Bundesregierung und EU schließen das aus – egal, wie groß der Druck aus Washington ist. „Es wird kein Hormonfleisch in Deutschland geben“, erklärt das Wirtschaftsministerium in Berlin. Auch werde an den strengen EU-Regeln zur Kennzeichnung gentechnisch veränderter Lebensmittel nicht gerüttelt. Greenpeace räumt ein, dass in den gesamten Unterlagen das Wort Gentechnik kein einziges Mal auftaucht. Seit langem umstritten ist der Schutz regionaler Spezialitäten. Das EU-Recht schmeckt den Amerikanern gar nicht. Bei ihnen darf ein Schaumwein aus Kalifornien als „Kalifornischer Champagner“ vertrieben werden. In der EU ist das nur für Schaumweine erlaubt, die aus dem französischen Weinanbaugebiet Champagne kommen.

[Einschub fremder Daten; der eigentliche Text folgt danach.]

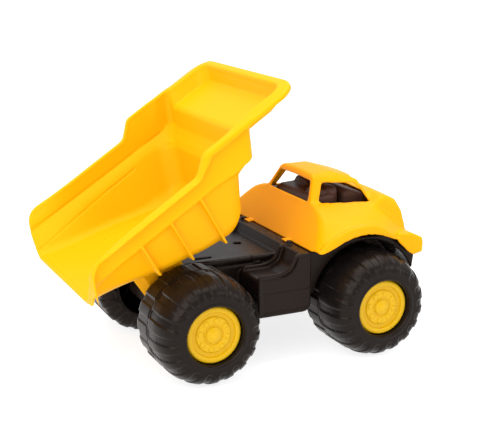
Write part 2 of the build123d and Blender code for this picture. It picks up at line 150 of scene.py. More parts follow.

Bekommen Konzerne bei TTIP Sonderrechte?

Bestimmte Regeln, dass sich ausländische Unternehmen gegen staatliche Willkür wie Enteignungen wehren können, gibt es seit Jahrzehnten in Handelsabkommen. Auf deutschen Druck will Brüssel bei TTIP durchsetzen, dass private Schiedsgerichte durch ein internationales Handelsgericht mit Berufsrichtern und einer Berufungsinstanz ersetzt werden. Washington hält davon bislang nichts.

Wie fallen die Reaktionen auf die TTIP-Papiere aus?

Umwelt- und Verbraucherschützer sehen ihre schlimmsten Befürchtungen bestätigt. „Die „TTIP-Leaks“ zeigen eindeutig, dass es in den Verhandlungen darum geht, auf Kosten hoher Verbraucherschutzstandards die Interessen der Agrar- und der Chemieindustrie durchzusetzen“, meint BUND-Chef Hubert Weiger. Die Wirtschaft hält dagegen. „Mit der Veröffentlichung von Verhandlungszwischenständen werden bewusst Ängste geschürt, um das gesamte Vorhaben zu diskreditieren“, kritisiert der Chef des Autolobbyverbands VDA, Matthias Wissmann.

Präsident Obama und Kanzlerin Merkel wollen TTIP bis zum Jahresende fertig haben – kann das jetzt noch gelingen?

Die Zweifel sind groß, ob der Mega-Vertrag zumindest in Eckpunkten steht, bevor Obama Anfang 2017 das Weiße Haus verlässt. Am Freitag ging in New York die 13. Verhandlungsrunde zu Ende. Es gab kaum Bewegung, wesentliche Knackpunkte wurden vertagt. „Die Amerikaner verhandeln beinhart“, sagt ein Beamter, der mit am Tisch sitzt. Auch die Europäer haben nichts zu verschenken. Unklar ist, ob es bei der für Juli in Brüssel angesetzten 14. Runde schon zum Finale kommt, wo in wichtigen Bereichen endgültige Kompromisse festgezurrt werden. In der SPD haben viele bereits jetzt die Nase voll – der linke Flügel und die Jusos fordern ihren Parteichef und Wirtschaftsminister Sigmar Gabriel auf, die Verhandlungen platzen zu lassen.